* To be done: Transcribe the records below exactly as they appear.

(JSON records of objects)

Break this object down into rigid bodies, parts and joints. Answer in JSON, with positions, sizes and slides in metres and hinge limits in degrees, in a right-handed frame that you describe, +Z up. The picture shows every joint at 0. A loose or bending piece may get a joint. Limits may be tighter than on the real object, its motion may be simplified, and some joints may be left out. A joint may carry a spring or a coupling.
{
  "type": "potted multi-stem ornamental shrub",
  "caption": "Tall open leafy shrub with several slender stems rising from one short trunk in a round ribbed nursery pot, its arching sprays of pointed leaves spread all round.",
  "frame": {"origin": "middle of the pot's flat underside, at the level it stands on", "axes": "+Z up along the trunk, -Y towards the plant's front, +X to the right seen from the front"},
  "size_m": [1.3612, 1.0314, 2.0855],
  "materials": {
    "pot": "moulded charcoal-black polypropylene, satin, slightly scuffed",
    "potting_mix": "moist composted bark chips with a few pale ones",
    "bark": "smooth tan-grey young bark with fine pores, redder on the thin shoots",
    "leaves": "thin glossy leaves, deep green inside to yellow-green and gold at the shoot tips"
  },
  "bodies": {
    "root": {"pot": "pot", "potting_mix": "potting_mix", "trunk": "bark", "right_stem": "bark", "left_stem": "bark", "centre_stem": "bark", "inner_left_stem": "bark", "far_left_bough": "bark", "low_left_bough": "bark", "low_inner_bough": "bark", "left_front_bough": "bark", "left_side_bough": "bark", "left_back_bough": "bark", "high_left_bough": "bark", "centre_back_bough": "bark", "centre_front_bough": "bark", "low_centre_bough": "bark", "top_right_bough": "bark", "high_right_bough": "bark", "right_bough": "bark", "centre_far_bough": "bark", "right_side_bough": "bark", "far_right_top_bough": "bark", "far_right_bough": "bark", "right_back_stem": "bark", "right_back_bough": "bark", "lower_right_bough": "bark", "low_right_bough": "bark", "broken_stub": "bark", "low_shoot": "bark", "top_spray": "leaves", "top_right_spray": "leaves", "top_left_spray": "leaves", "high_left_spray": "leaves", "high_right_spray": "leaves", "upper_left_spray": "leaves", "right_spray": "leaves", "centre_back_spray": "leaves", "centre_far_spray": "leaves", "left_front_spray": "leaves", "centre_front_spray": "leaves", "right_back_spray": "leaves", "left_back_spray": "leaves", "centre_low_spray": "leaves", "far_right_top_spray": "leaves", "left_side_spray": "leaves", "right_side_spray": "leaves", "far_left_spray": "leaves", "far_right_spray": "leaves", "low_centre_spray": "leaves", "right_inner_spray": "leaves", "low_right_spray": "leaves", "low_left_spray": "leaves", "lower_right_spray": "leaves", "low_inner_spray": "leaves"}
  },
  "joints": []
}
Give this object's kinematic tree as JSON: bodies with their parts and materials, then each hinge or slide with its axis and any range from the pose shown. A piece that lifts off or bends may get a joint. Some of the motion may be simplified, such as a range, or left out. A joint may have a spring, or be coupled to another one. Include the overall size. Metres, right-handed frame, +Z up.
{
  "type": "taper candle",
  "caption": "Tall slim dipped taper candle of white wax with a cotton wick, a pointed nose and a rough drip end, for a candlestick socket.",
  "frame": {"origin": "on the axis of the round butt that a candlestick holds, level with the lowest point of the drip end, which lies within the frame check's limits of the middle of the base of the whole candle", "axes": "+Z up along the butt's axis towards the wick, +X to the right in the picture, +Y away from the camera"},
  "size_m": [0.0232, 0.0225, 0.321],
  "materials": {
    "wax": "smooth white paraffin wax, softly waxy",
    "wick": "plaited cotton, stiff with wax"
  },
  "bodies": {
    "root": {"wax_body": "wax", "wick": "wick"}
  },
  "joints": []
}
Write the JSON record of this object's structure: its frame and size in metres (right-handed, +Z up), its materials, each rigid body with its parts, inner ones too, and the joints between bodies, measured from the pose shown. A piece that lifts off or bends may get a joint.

* Result for this exercise:
Break this object down into rigid bodies, parts and joints. Answer in JSON, with positions, sizes and slides in metres and hinge limits in degrees, in a right-handed frame that you describe, +Z up. The picture shows every joint at 0. A loose or bending piece may get a joint. Limits may be tighter than on the real object, its motion may be simplified, and some joints may be left out. A joint may carry a spring or a coupling.
{
  "type": "potted multi-stem ornamental shrub",
  "caption": "Tall open leafy shrub with several slender stems rising from one short trunk in a round ribbed nursery pot, its arching sprays of pointed leaves spread all round.",
  "frame": {"origin": "middle of the pot's flat underside, at the level it stands on", "axes": "+Z up along the trunk, -Y towards the plant's front, +X to the right seen from the front"},
  "size_m": [1.3612, 1.0314, 2.0855],
  "materials": {
    "pot": "moulded charcoal-black polypropylene, satin, slightly scuffed",
    "potting_mix": "moist composted bark chips with a few pale ones",
    "bark": "smooth tan-grey young bark with fine pores, redder on the thin shoots",
    "leaves": "thin glossy leaves, deep green inside to yellow-green and gold at the shoot tips"
  },
  "bodies": {
    "root": {"pot": "pot", "potting_mix": "potting_mix", "trunk": "bark", "right_stem": "bark", "left_stem": "bark", "centre_stem": "bark", "inner_left_stem": "bark", "far_left_bough": "bark", "low_left_bough": "bark", "low_inner_bough": "bark", "left_front_bough": "bark", "left_side_bough": "bark", "left_back_bough": "bark", "high_left_bough": "bark", "centre_back_bough": "bark", "centre_front_bough": "bark", "low_centre_bough": "bark", "top_right_bough": "bark", "high_right_bough": "bark", "right_bough": "bark", "centre_far_bough": "bark", "right_side_bough": "bark", "far_right_top_bough": "bark", "far_right_bough": "bark", "right_back_stem": "bark", "right_back_bough": "bark", "lower_right_bough": "bark", "low_right_bough": "bark", "broken_stub": "bark", "low_shoot": "bark", "top_spray": "leaves", "top_right_spray": "leaves", "top_left_spray": "leaves", "high_left_spray": "leaves", "high_right_spray": "leaves", "upper_left_spray": "leaves", "right_spray": "leaves", "centre_back_spray": "leaves", "centre_far_spray": "leaves", "left_front_spray": "leaves", "centre_front_spray": "leaves", "right_back_spray": "leaves", "left_back_spray": "leaves", "centre_low_spray": "leaves", "far_right_top_spray": "leaves", "left_side_spray": "leaves", "right_side_spray": "leaves", "far_left_spray": "leaves", "far_right_spray": "leaves", "low_centre_spray": "leaves", "right_inner_spray": "leaves", "low_right_spray": "leaves", "low_left_spray": "leaves", "lower_right_spray": "leaves", "low_inner_spray": "leaves"}
  },
  "joints": []
}
Give this object's kinematic tree as JSON: bodies with their parts and materials, then each hinge or slide with its axis and any range from the pose shown. A piece that lifts off or bends may get a joint. Some of the motion may be simplified, such as a range, or left out. A joint may have a spring, or be coupled to another one. Include the overall size. Metres, right-handed frame, +Z up.
{
  "type": "taper candle",
  "caption": "Tall slim dipped taper candle of white wax with a cotton wick, a pointed nose and a rough drip end, for a candlestick socket.",
  "frame": {"origin": "on the axis of the round butt that a candlestick holds, level with the lowest point of the drip end, which lies within the frame check's limits of the middle of the base of the whole candle", "axes": "+Z up along the butt's axis towards the wick, +X to the right in the picture, +Y away from the camera"},
  "size_m": [0.0232, 0.0225, 0.321],
  "materials": {
    "wax": "smooth white paraffin wax, softly waxy",
    "wick": "plaited cotton, stiff with wax"
  },
  "bodies": {
    "root": {"wax_body": "wax", "wick": "wick"}
  },
  "joints": []
}
Write the JSON record of this object's structure: its frame and size in metres (right-handed, +Z up), its materials, each rigid body with its parts, inner ones too, and the joints between bodies, measured from the pose shown. A piece that lifts off or bends may get a joint.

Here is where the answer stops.